First of all, he argues, not all portions of any given stretch of shale are created equal. Some areas are just richer than others. “When you look at all the plays in the United States — in the world for that matter — all resources are distributed by Mother Nature. That applies whether it’s oil and gas, or coal, or gold or iron. If you look at mines, there are really high-yielding mines, and there are mines that are very poor-yielding.”
The trick, he said, is learning where the sweet spots are. In the Barnett Shale, for example, which underlies about 30 million acres of Texas, roughly 10 percent — about 3 million acres — is categorized as the “core” part of the play. The core is where the shale is at just the right depth, just the right thickness, and under enough pressure to optimize gas production. As you move further away from the core, the wells gradually become less promising. It took years, and many less-than-stellar wells, for drillers to clearly identify the core of the Barnett, Whitley said. “We’ve got something around 15,000 wells… a lot… drilled in the fringe areas of the play that are not considered to be part of the core today. If you look at those as a subset, you say, ‘Aha! It doesn’t work.’ Well, it didn’t work at the time… the shale was too thin, too shallow, too under-pressured. Geology worked against you. We discovered that over several years.”
By the middle of the last decade, however, drillers had honed their understanding of how to find the sweet spots in the Barnett. They had also improved two critical technologies to exploit those sweet spots: horizontal drilling and “slick water fracking,” the process by which chemically treated water is blasted into the buried rock to shatter it and release the gas. And the Barnett became the most productive gas field in America. It had taken more than 15 years. According to a 2009 study conducted by analysts at the Ross Smith Energy group, wells drilled in the Barnett core were twice as productive as those drilled outside the sweet spot, and wells drilled using the modern techniques of horizontal drilling and improved hydraulic fracturing were 2Q times more productive on average than the older vertical wells.
The lessons learned in the Barnett were soon applied elsewhere, allowing drillers to zero in more quickly on the richest deposits. When the Haynesville play opened up in Louisiana, drillers quickly identified the 12 percent of it that could be considered prime real estate, and within three years, it had supplanted the Barnett as the nation’s richest play.
Here in Pennsylvania, where even critics concede the shale has exceeded expectations, the lessons learned elsewhere have again been applied. Drillers and geologists have concluded that the 60 million-acre Marcellus Shale includes more than one “core” area, encompassing what drillers and many geologists believe is significantly more than 10 percent of the total. Within the boundaries of the Commonwealth of Pennsylvania alone, geologists believe there are two cores, one in the southwestern part of the state, which produces gas heavy with valuable liquids such as butane and pentane. The other is in the northeastern part of the state, where the gas is dry enough to be almost market-ready. And as Engelder is quoted as saying in the Times, production in Pennsylvania has indeed exceeded expectations.

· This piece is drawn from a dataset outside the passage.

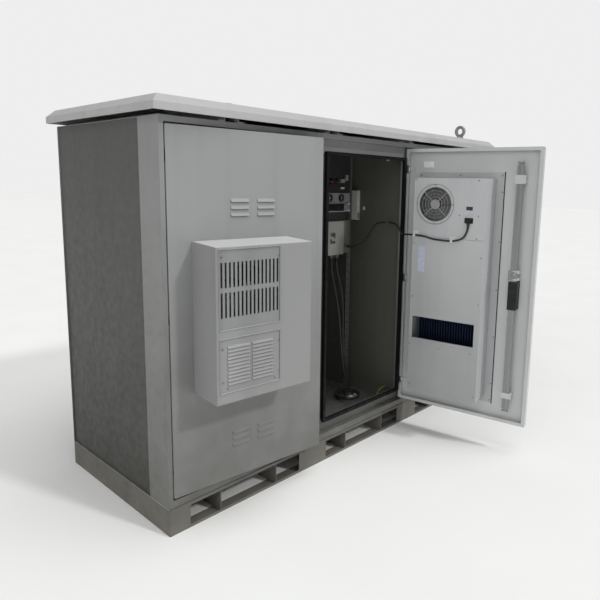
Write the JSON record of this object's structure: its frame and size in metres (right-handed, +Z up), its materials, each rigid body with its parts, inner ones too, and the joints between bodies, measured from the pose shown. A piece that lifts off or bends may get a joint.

In early 2010, for example, the Marcellus Shale Coalition commissioned a study by Penn State researchers to estimate production for the year. “They produced a report in the spring… and it projected over 1,700 wells would be drilled, and there would be a billion cubic feet per day equivalent of gas,” said Coalition president Kathryn Klaber. When they reviewed the actual results at the end of the year, they discovered that the Marcellus had been more than twice as productive as they had anticipated. “There were 300 fewer wells drilled in Pennsylvania, about 1,450 instead of more than 1,700,” she said. But together, those wells produced “about 2 billion cubic feet per day equivalent by the end of the year.”
Currently, the industry estimates that it is churning out about 3 billion cubic feet a day out of the Marcellus, with much of the activity focused in the two richest areas, in the southwest and northeast.
Of course, the prodigious production of gas that erupts when a gas well is first drilled is not sustainable. Shale gas wells, like all gas wells, are pressure driven. The highly pressurized gas is forced to the surface by its own mass. As the pressure is relieved, the rate of flow decreases, often dramatically, in the first year or two of production. “Depletion drive” is the phrase the industry uses to describe the process. Those steep drops in production numbers have led some critics, like those cited by the Times, to speculate that the wells, even the new ones, drilled in the sweet spots of the shale and completed with state-of-the-art techniques, will quickly peter out, making them inherently unprofitable in the long run.
But the industry begs to differ. Gas industry executives maintain that the initial production rates, as welcome as they are, are only part of the picture. To be sure, Whitley said, the nature of gas wells is such that companies expect to make their investment back in the first few years after a well comes on line. “The payout period usually occurs within those first two to four years. That’s when we make our money back.” In the Marcellus, he said, drillers have generally made their stake back within the first two years. But the profit comes later, over the long haul. And he dismisses the suggestion that those profits will simply plunge back down into the holes they came out of.
“The comment that these wells just peter out, that’s not the case,” said Whitley. “They don’t peter out. They do decline, that’s the nature of the production mechanism.” But that hyperbolic decline, as it’s called, levels off. In its 2009 study, Ross Smith Energy, for example, estimated that the average Barnett well declined at a rate of about 5 percent a year after the steep decline of the first two years or so.
In the Marcellus, which geologist Engelder has estimated to hold nearly 500 trillion cubic feet of recoverable natural gas, the industry estimates that, after the initial plunge, the long-term rate of decline will be about 10 percent after five years and 3 to 5 percent a year for the rest of the life of the well.
The question then becomes, how long is the life of a well? And that remains an open question. For its part, the industry maintains that the wells drilled in the Barnett, the Haynesville, the Fayetteville, and especially the Marcellus Shale have long and productive lives ahead. In an internal memo to his employees a few days after the Times story was published, Chesapeake Energy CEO Aubrey McClendon wrote, “we know that the initial productivity associated with a majority of our shale gas wells have been steadily improving over the years in all of our gas shale plays, both in initial production rates and the expected ultimate recovery of natural gas…. We fully expect that the majority of these wells will be productive for 30 to 50 years and even longer.”